No terceiro plano, chamado de Enterprise, os clientes têm acesso a uma plataforma em queconsegue mesclar dados da própria região e um histórico de clima do local. “Quando fazemos esses estudos para um local específico, o aproveitamento é ainda maior”.
No último plano, a Ignitia fornece os dados para uma empresa, que pode repassar aos clientes. “Estamos buscando algumas parcerias com outras companhias para receber dados via API e associar a outros modelos”, comenta Lília Medeiros.
Nesse formato, um produtor recebe uma informação útil para o cultivo vinda de sua fornecedora de insumos, por exemplo, ou de um banco ou financeira de quem tomou crédito.
Em mais ou menos um ano, a diretora espera que a empresa já esteja atuando com inteligência artificial na elaboração desses dados.
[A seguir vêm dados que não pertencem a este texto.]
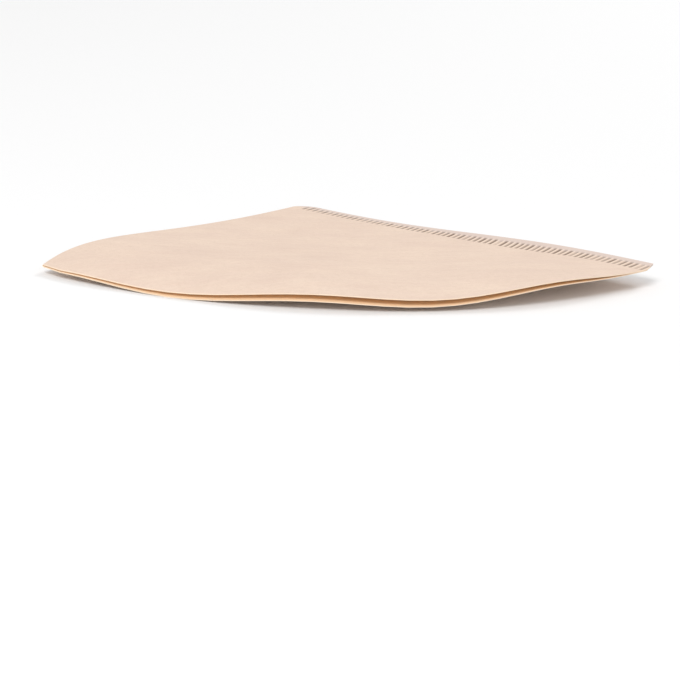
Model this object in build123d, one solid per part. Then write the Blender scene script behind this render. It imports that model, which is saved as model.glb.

Enquanto isso, a Ignitia planeja expandir sua expansão para mais países na África, além de Nigéria, Mali e Gana, e conquistar outros territórios da América Latina. “Temos a expectativa de, nos próximos dois anos, estarmos fortes na América Latina. Já temos conversas no Paraguai, Argentina e Uruguai. Além disso, a expansão no Brasil também está no radar.
Atualmente, a Ignitia possui mais clientes no Mato Grosso, mas também atua no Mato Grosso do Sul, no interior de São Paulo, Minas Gerais e em algumas poucas regiões do Sul e Nordeste.
Em seu site, a companhia afirma que consegue ajudar o produtor a elevar em 10% a receita e diminuir em 14% o uso de fertilizantes por identificar o melhor momento para a aplicação.
A companhia é avaliada em cerca de US$ 20 milhões e já recebeu cerca de US$ 5,3 milhões em aportes até aqui. Na última rodada, que ocorreu em 2021, levantou US$ 4,2 milhões por investidores europeus como a Novastar Ventures, a IKEA Social Entrepreneurship, Future Foodways, Mercy Corps, Norrsken e Finca International.
A primeira rodada aconteceu em 2018, quando levantou US$ 1,1 milhão, ainda em estágio inicial do negócio.
“Provavelmente no ano que vem podemos partir para uma nova rodada. Mas provavelmente será para buscar novos investidores se tiverem uma condição de fazer parcerias. A saúde financeira da empresa está tranquila”, afirma Medeiros.